Yoga activates the Kundalini Shakti (body Energy) which is in sleeping state beneath Mooladhara Chakra. The Shakti passes through all 6 chakras of the body and unites with Shiva Shakti (Cosmic Energy) in Sahasrara Chakra above the head of living being.
According to one of the Rigveda hymns –
युञ्जते मन उत युञ्जते धियो विप्रा विप्रस्य बृहतो विपश्चितः।
वि होत्रा दधे वयुनाविदेक इन्मही देवस्य सवितुः परिष्टुतिः॥१॥
‘The highly knowledgeable Brahmans of the Brahman category control their minds with the help of necessary discipline and spiritual practices (yoga). They churn their mind and force their thoughts (through yogic power) to the illuminating Savitri, the Sun God’.
Benefits of Yoga
Yoga reduces stress and improves some medical conditions such as premenstrual syndrome and decreases depression, insomnia, pain, and fatigue. Yoga helps in preventing cancer, asthma, heart problem, thyroid problem, obesity related problems etc. Yoga reduces the need of any medicines, increases physical stamina, and balances the conditions brought about by a deskbound lifestyle. It is particularly promoted as a course of therapy to balance external as well as internal parts of the body.
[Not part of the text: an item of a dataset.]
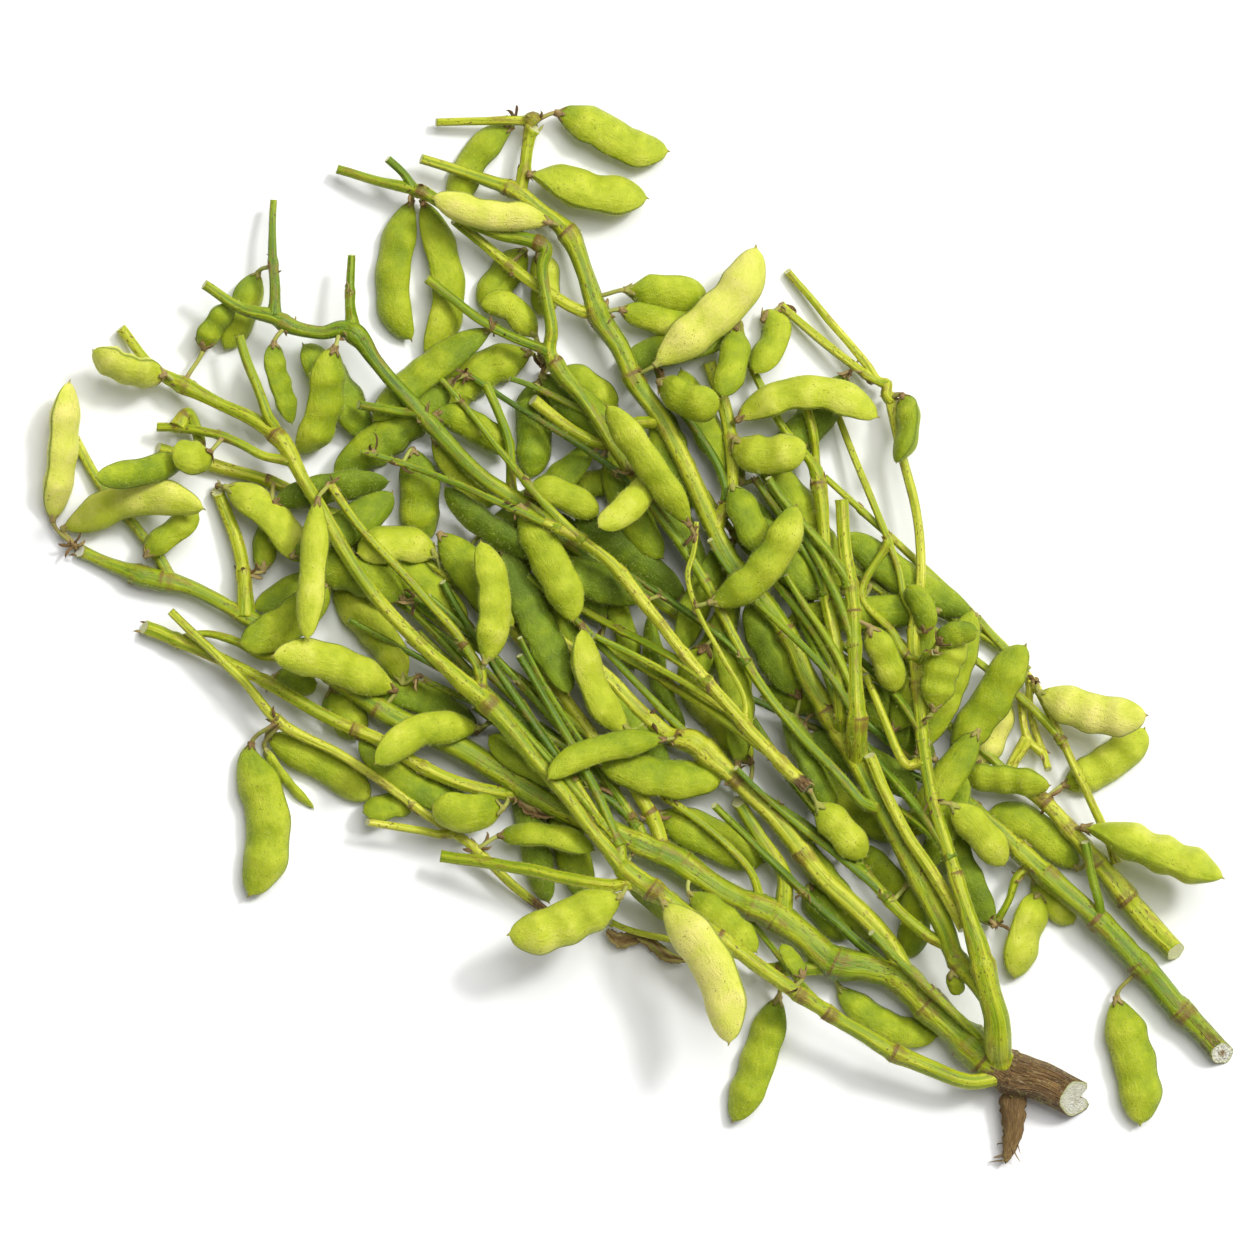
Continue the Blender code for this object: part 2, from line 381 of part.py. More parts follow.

Swamy Vivekananda popularised Yoga Sutras of Patanjali, which are now considered as the foundational scripture of classical yoga. Though originated from Hinduism, Yoga is also practiced by other religions such as Buddhism, Jainism etc. In 2016, yoga was listed as an intangible cultural heritage by UNESCO. Most of the countries now believe in Yoga, and 21st June of every year is observed as International Day of Yoga.